▸ TASK GOAL: Restate word for word the lines of the data below, from the first through the one that has "mouth = Matrix.Translation((ball_x, 0, handset_up))".
....................
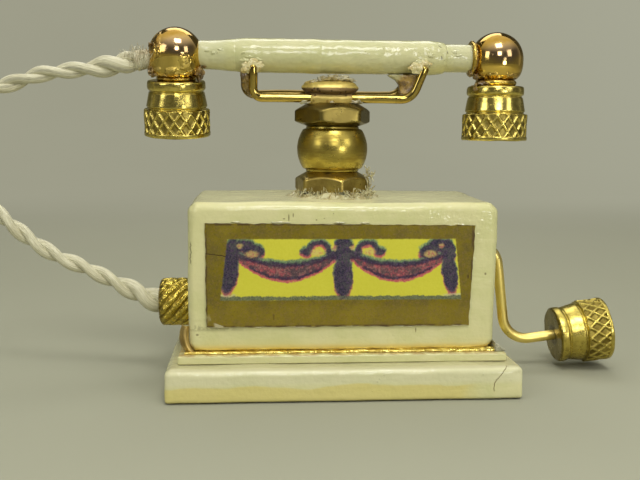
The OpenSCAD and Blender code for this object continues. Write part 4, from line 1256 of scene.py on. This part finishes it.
# ---- Balls -----------------------------------------------------------------------------------
# Two gilt beads, polished and scratched, each threaded on a pin above its cup with a ring of
# wire between. A third ring lies round the neck at the mouthpiece, and brown glue holds them.
ball_x = 9.07
ear = Matrix.Translation((-ball_x, 0, handset_up)) @ Matrix.Rotation(math.radians(7), 4, "X")
mouth = Matrix.Translation((ball_x, 0, handset_up))


def balls():
    finish, tone, height, gloss = gilt(
        "ball_gilt", (0.80, 0.55, 0.12), (0.52, 0.30, 0.045), 0.06, 0.5, uneven=0.0012,
    )
    x, y, z = finish.axes()
    stir = finish.vector("MULTIPLY", finish.noise(1.4, 2, out="Color"), (0.8, 0.8, 0.8))
    bent = finish.vector("ADD", finish.place, stir)
    nets = finish.cells(1.5, "DISTANCE_TO_EDGE", bent).ramp(0.05, 0.015)
    mess = x.ramp(-9.7, -10.1) * z.ramp(17.6, 17.9)
    mess = mess + (x + ball_x).ramp(0.2, 0.7) * x.ramp(-8, -8.2) * z.ramp(18.0, 17.6)
    mess = (mess + z.ramp(17.3, 17.0)).least(1) * finish.noise(2.0, 2).ramp(0.35, 0.5)
    side = x.ramp(-1, 1)
    across, above = abs(x) - ball_x + (1 - side) * 0.22, (z - 18.42 + side * 0.1) / 0.55
    clear = (across ** 2 + above ** 2) ** 0.5
    # Painted reflection: a grey-purple disc of a dark room on each ball's front.
    painted_reflection = (clear + (finish.noise(1.6, 2) - 0.5) * 0.5).ramp(1.35, 0.55) * y.ramp(0.3, -0.2)
    # Painted shade: the top of each ball outside that disc is a darker amber.
    tone = finish.mix((1 - painted_reflection) * z.ramp(18.0, 18.5) * 0.9, tone, (0.37, 0.215, 0.03))
    tone = finish.mix(painted_reflection * 0.75, tone, (0.32, 0.22, 0.15))
    tone = finish.mix(mess * 0.55, tone, (0.30, 0.16, 0.025))
    tone = finish.mix(nets * (0.04 + mess * 0.5), tone, (0.85, 0.70, 0.30))
    dull = (((x + 9.15) / 1.25) ** 2 + ((z - 17.36) / 0.5) ** 2).ramp(1.1, 0.8) * x.ramp(-7, -8)
    tone = finish.mix(dull * 0.7, tone, (0.38, 0.30, 0.07))
    relief = height + nets * mess * 0.02 + mess * finish.noise(2.4, 3) * 0.16
    material = finish.wear(tone, relief, Roughness=(gloss * 0.8 + dull * 0.3 + mess * 0.08).least(0.6))
    finish, tone, height, gloss = gilt("ring_gilt", (0.62, 0.45, 0.10), (0.28, 0.18, 0.03), 0.2, 0.8)
    ring_gilt = finish.wear(tone, height + finish.noise(3, 3) * 0.06, Roughness=gloss)
    ears = (("earpiece", ear, 0.7, 1.25, 0.11, 1), ("mouthpiece", mouth, 0.25, 1.0, 0.17, 6))
    for name, where, skirt, foot_r, wire, seed in ears:
        dome = bend((0, 0), 1.5, 90, -90, 18)
        turns = [math.radians(a) for a in range(0, 91, 9)]
        inward, below = 1.5 - foot_r, 1.17 - skirt
        under = [(foot_r + inward * math.cos(a), -skirt - below * math.sin(a)) for a in turns]
        pin = [(0.4, -1.17), (0.4, -3.9), (0.3, -3.96), (0, -3.98)]
        path = finer([Vector(p) for p in dome + under + pin], 0.12)
        skin = turned(path, 88, lambda p: p + ripple(p, 1.1, 0.016, seed))
        made(name + "_ball", put(skin, where), material, "handset", "ball_gold", name + "_ball_pin")
        drop = 1.18 + wire
        ring = put(turned(bend((1, -drop), wire, 0, 360, 18), 64), where)
        made(name + "_wire_ring", ring, ring_gilt, "handset", "ring_gold", name + "_ring")
    ring = turned(bend((0.9, 0), 0.12, 0, 360, 15), 56, lambda p: p + ripple(p, 0.6, 0.04, 2))
    ring = put(ring, upright((7.6, 0, handset_up), (1, 0, 0), (0, 1, 0)))
    made("neck_wire_ring", ring, ring_gilt, "handset", "ring_gold", "mouthpiece_neck_ring")
    brown = glue("ball_glue", (0.30, 0.20, 0.06), (0.12, 0.075, 0.03))
    drops = [
        ((7.5, -0.35, 17.2), (0.14, 0.25, 0.2), 1, 0.7),
        ((7.72, -0.7, 16.98), (0.14, 0.2, 0.18), 2, 0.7),
        ((7.75, -0.6, 16.4), (0.22, 0.3, 0.22), 3, 0.7), ((8.1, -0.8, 16.62), (0.3, 0.25, 0.12), 4, 0.7),
        ((7.62, -0.4, 18.4), (0.16, 0.3, 0.5), 12, 0.5),
        ((7.64, -0.7, 17.9), (0.16, 0.24, 0.5), 13, 0.5),
        ((-10.35, -0.5, 17.1), (0.18, 0.4, 0.3), 7, 0.7),
        ((-7.72, -0.5, 17.0), (0.22, 0.4, 0.36), 8, 0.7),
        ((-10.4, -0.35, 18.5), (0.12, 0.25, 0.14), 9, 0.7),
        ((-10.1, -0.7, 16.85), (0.3, 0.25, 0.1), 11, 0.7),
        ((-7.5, -0.3, 17.35), (0.16, 0.3, 0.08), 14, 0.7),
    ]
    spatter("glue_at_balls", drops, brown, "handset", "ring_gold")


balls()


# ---- Knurled cups ----------------------------------------------------------------------------
# Three turned brass cups from an electrical fitting: a collar, a waist that widens and a band of
# diamond knurling with a plain rim. Two hang under the balls, and one is the crank's knob.
def knurled_cup(name, where, body, slot, node, material):
    corners = [
        (0, 0, 0), (1.6, 0, 0.16), (1.63, -0.5, 0.14), (1.5, -0.56, 0.03), (1.5, -0.62, 0.03),
        (1.56, -0.66, 0.04), (1.7, -1.42, 0.05), (1.63, -1.48, 0.02), (1.63, -1.55, 0.02),
        (1.83, -1.6, 0.05),
    ]
    band = [(1.84, -1.66 - 0.024 * k, 0) for k in range(48)]
    mouth_rim = [
        (1.84, -2.84, 0.01), (1.86, -2.88, 0.02), (1.86, -3.08, 0.09), (1.42, -3.08, 0.04),
        (1.38, -2.6, 0.08),
        (0.9, -2.58, 0.03), (0.86, -2.64, 0.03), (0.5, -2.64, 0.03), (0.46, -2.58, 0.03), (0, -2.58, 0),
    ]
    path = rounded(corners + band + mouth_rim, 4)
    dense = finer(path[:40], 0.12) + path[40:]
    cup = made(
        name, turned(dense, 320, lambda p: p + ripple(p, 0.7, 0.02, where.translation.x)),
        material,
    )
    worked(
        cup, cut_tree(True), where, Lines=18.0, Lean=1.5 / 1.28 / MM, Depth=0.1 * MM,
        Low=-2.86 * MM, High=-1.58 * MM, Finish=material,
    )
    fitted(cup, body, slot, node)


def cup_brass(name, bright, dull, face=None):
    finish, tone, height, gloss = gilt(name, bright, dull, 0.22 if face else 0.14, 0.6, uneven=0.004)
    hollow = finish.node("ShaderNodeAttribute", {"attribute_name": "hollow"}, out="Fac")
    patch = finish.noise(1.1, 2).ramp(0.3, 0.7)
    tone = finish.mix(hollow.ramp(0.3, 0.8) * (0.35 + patch * 0.5), tone, (0.11, 0.075, 0.014))
    tone = finish.mix(finish.noise(3.4, 2).ramp(0.45, 0.65) * 0.35, tone, (0.17, 0.12, 0.025))
    # Painted shade: the knob's inner face, turned to the block, and a ring round the wire's entry.
    if face:
        away = finish.vector("SUBTRACT", finish.place, face[0])
        ahead = finish.vector("DOT_PRODUCT", away, face[1], out=1)
        tone = finish.mix((abs(ahead).ramp(0.12, 0.04)) * 0.75, tone, (0.14, 0.105, 0.03))
        ring = finish.vector("LENGTH", away, out=1)
        tone = finish.mix(ring.ramp(0.75, 0.5) * 0.7, tone, (0.06, 0.04, 0.012))
    return finish.wear(tone, height, Roughness=gloss + hollow * 0.2)


brass = cup_brass("cup_brass", (0.70, 0.56, 0.14), (0.38, 0.30, 0.065))
for end, where, drop in (("earpiece", ear, 1.41), ("mouthpiece", mouth, 1.53)):
    where = where @ Matrix.Translation((0, 0, -drop))
    knurled_cup(end + "_shell", where, "handset", "cup_brass", end + "_cup", brass)


# ---- Crank -----------------------------------------------------------------------------------
# Gilt wire that turns in a hole in the block's side, bent down into an arm and out again at the
# elbow. The third cup is pushed on its end as the knob.
def crank():
    rise = math.radians(7)
    finish, tone, height, gloss = gilt(
        "crank_gilt", (1.0, 0.80, 0.25), (0.78, 0.56, 0.12), 0.26, 0.35, uneven=0.001,
    )
    material = finish.wear(tone, height, Roughness=gloss)
    flat = [(5.5, 7.35), (7.0, 7.35)] + bend((8.25, 6.0), 1.35, 90, -82.5)
    start, stop = Vector(flat[-1]), Vector((10.014, 2.944))
    flat += [tuple(start.lerp(stop, k / 6)) for k in range(1, 6)] + bend(
        (11.461, 3.135), 1.46, 187.5, 89.5,
    )
    tail, outward = Vector(flat[-1]), Vector((math.cos(rise), math.sin(rise)))
    flat += [tuple(tail + outward * reach) for reach in (0.7, 1.4, 2.1, 2.8)]
    path = [Vector((x, 0, z)) for x, z in flat]
    made("bent_crank", tube(path, 0.3, 24), material, "crank", "wire_gold", "crank_wire")
    face = (11.639 + 1.5 * math.cos(rise), 0, 1.686 + 1.5 * math.sin(rise))
    inward = (-math.cos(rise), 0.0, -math.sin(rise))
    where = upright(face, inward, (0, 1, 0))
    knob_brass = cup_brass("knob_brass", (0.60, 0.48, 0.11), (0.30, 0.24, 0.05), (face, inward))
    knurled_cup("crank_knob_shell", where, "crank", "cup_brass", "crank_knob", knob_brass)


crank()


# ---- Whipping --------------------------------------------------------------------------------
# Turns of the same ivory yarn, wound round the cord's end and pushed with it into the
# earpiece's ball. Loose fibres stand out from them.
def winding_tree(material):
    graph, size = geometry_tree(
        "winding", Turns="Float", Length="Float", Wide="Float", Narrow="Float", Yarn="Float",
    )
    spiral = graph.node(
        "GeometryNodeCurveSpiral", {},
        {
            "Resolution": 20, "Rotations": size["Turns"], "Start Radius": size["Wide"],
            "End Radius": size["Narrow"], "Height": size["Length"],
        },
    )
    outline = graph.circle(8, size["Yarn"])
    yarn = graph.node("GeometryNodeCurveToMesh", {}, {0: spiral, 1: outline, "Fill Caps": True})
    return finish_tree(graph, yarn, material)


def whipping():
    finish = Finish("whipping_yarn", Specular_IOR_Level=0.5)
    soil = finish.noise(2.2, 3)
    tone = finish.mix(soil.ramp(0.4, 0.7), (0.56, 0.53, 0.36), (0.42, 0.35, 0.20))
    material = finish.wear(tone, finish.noise(9, 2) * 0.02, Roughness=0.4 + soil * 0.3)
    ahead = Vector((-math.cos(math.radians(10)), 0, -math.sin(math.radians(10))))
    run = Vector((-ball_x, 0, handset_up))
    where = upright(run + ahead * 1.36, ahead, (0, 1, 0))
    turns = worked(
        line("whipping_turns", [(0, 0, 0), (0, 0, 0.1)]), winding_tree(material), where,
        Turns=8.0, Length=0.8 * MM, Wide=0.45 * MM, Narrow=0.54 * MM, Yarn=0.05 * MM,
    )
    fitted(turns, "handset", "cord_thread")
    path = rounded([(0, 0, 0), (0.46, 0, 0.03), (0.56, 0.88, 0.12), (0.3, 0.96, 0.1), (0, 0.9, 0)], 4)
    made(
        "whipping_core", put(turned(path, 32), where), material, "handset", "cord_thread",
        "cord_whipping",
    )
    ends = [(reach, y) for y in (-0.35, 0.35) for reach in (2.7, 1.3)]
    fibres = line("loose_fibres", [run + ahead * reach + Vector((0, y, 0)) for reach, y in ends])
    fibres = worked(
        fibres, hair_tree(material), Count=170, Long=0.5 * MM, Thick=0.02 * MM, Spread=0.36 * MM,
    )
    fitted(fibres, "handset", "cord_thread")


whipping()


# ---- Studio ----------------------------------------------------------------------------------
# A pale sheet that lies under the telephone and curves up behind it. Soft lamps stand round the
# camera and above it, in a room that is pale above and behind and dark in front.
def studio():
    floor_y = [-400, -60, 60, 140, 200, 236, 260, 262]
    floor_z = [0, 0, 0, 2, 22, 64, 140, 600]
    sweep = through([(0, y, z) for y, z in zip(floor_y, floor_z)], 8)
    rows = [[(x * MM, p.y * MM, p.z * MM) for x in (-700, 700)] for p in sweep]
    mesh = bpy.data.meshes.new("sweep")
    faces = [(2 * k, 2 * k + 1, 2 * k + 3, 2 * k + 2) for k in range(len(rows) - 1)]
    mesh.from_pydata([p for row in rows for p in row], [], faces)
    mesh.shade_smooth()
    sheet = bpy.data.objects.new("sweep", mesh)
    scene.collection.objects.link(sheet)
    paper = Finish("backdrop_paper", Roughness=0.9, Specular_IOR_Level=0.1)
    cloud = paper.noise(0.02, 3)
    paper.wear(paper.mix(cloud, (0.30, 0.30, 0.215), (0.33, 0.33, 0.24)))
    across, depth, _ = paper.axes()
    seen = paper.node("ShaderNodeLightPath", out="Is Camera Ray") * depth.ramp(20, 120)
    wall = paper.mix(cloud, (0.325, 0.32, 0.238), (0.355, 0.35, 0.26))
    wall = paper.mix(across.ramp(-20, 160), wall, (0.385, 0.385, 0.295))
    glow = paper.node("ShaderNodeEmission", {}, {0: wall, 1: 1.0})
    output = next(n for n in paper.tree.nodes if n.type == "OUTPUT_MATERIAL")
    shader = Signal(paper, paper.surface.outputs[0])
    both = paper.node("ShaderNodeMixShader", {}, {0: seen, 1: shader, 2: glow})
    paper.tree.links.new(both.socket, output.inputs["Surface"])
    mesh.materials.append(paper.material)
    lamps = [
        ("upper_lamp", (7, -50, 95), (34, 26), 0.033),
        ("middle_lamp", (6, -100, 60), (26, 30), 0.025),
        ("left_lamp", (-75, -52, 50), (30, 40), 0.014),
        ("right_lamp", (66, -62, 50), (28, 40), 0.011),
        ("low_lamp", (44, -86, 17), (20, 12), 0.012),
        ("back_lamp", (0, 70, 110), (90, 50), 0.045),
    ]
    for name, place, size, watts in lamps:
        lamp = bpy.data.objects.new(name, bpy.data.lights.new(name, "AREA"))
        lamp.data.shape = "RECTANGLE"
        lamp.data.size, lamp.data.size_y = (s * MM for s in size)
        lamp.data.energy = watts
        lamp.location = Vector(place) * MM
        lamp.rotation_euler = (Vector((0, 0, 10)) - Vector(place)).to_track_quat("-Z", "Y").to_euler()
        scene.collection.objects.link(lamp)
    room = bpy.data.worlds.new("room")
    scene.world = room
    room.use_nodes = True
    graph = Graph(room.node_tree)
    room.node_tree.nodes.clear()
    where = graph.node("ShaderNodeTexCoord")
    across = graph.node("ShaderNodeSeparateXYZ", {}, {0: where})
    depth, height = across.other("Y"), across.other("Z")
    light = 0.13 + 1.15 * height.ramp(0.4, 1.0) + 0.36 * depth.ramp(-0.1, 0.6)
    glow = graph.node("ShaderNodeBackground", {}, {0: (1, 0.985, 0.95, 1), 1: light})
    graph.node("ShaderNodeOutputWorld", {}, {0: glow})


studio()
....................
▸ FINISHED TASK:
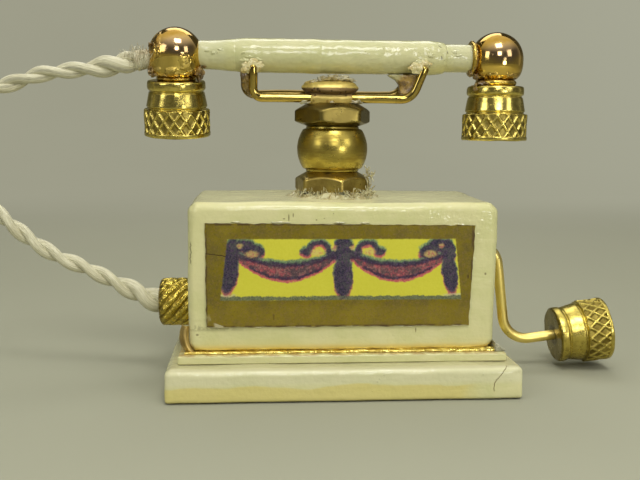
The OpenSCAD and Blender code for this object continues. Write part 4, from line 1256 of scene.py on. This part finishes it.
# ---- Balls -----------------------------------------------------------------------------------
# Two gilt beads, polished and scratched, each threaded on a pin above its cup with a ring of
# wire between. A third ring lies round the neck at the mouthpiece, and brown glue holds them.
ball_x = 9.07
ear = Matrix.Translation((-ball_x, 0, handset_up)) @ Matrix.Rotation(math.radians(7), 4, "X")
mouth = Matrix.Translation((ball_x, 0, handset_up))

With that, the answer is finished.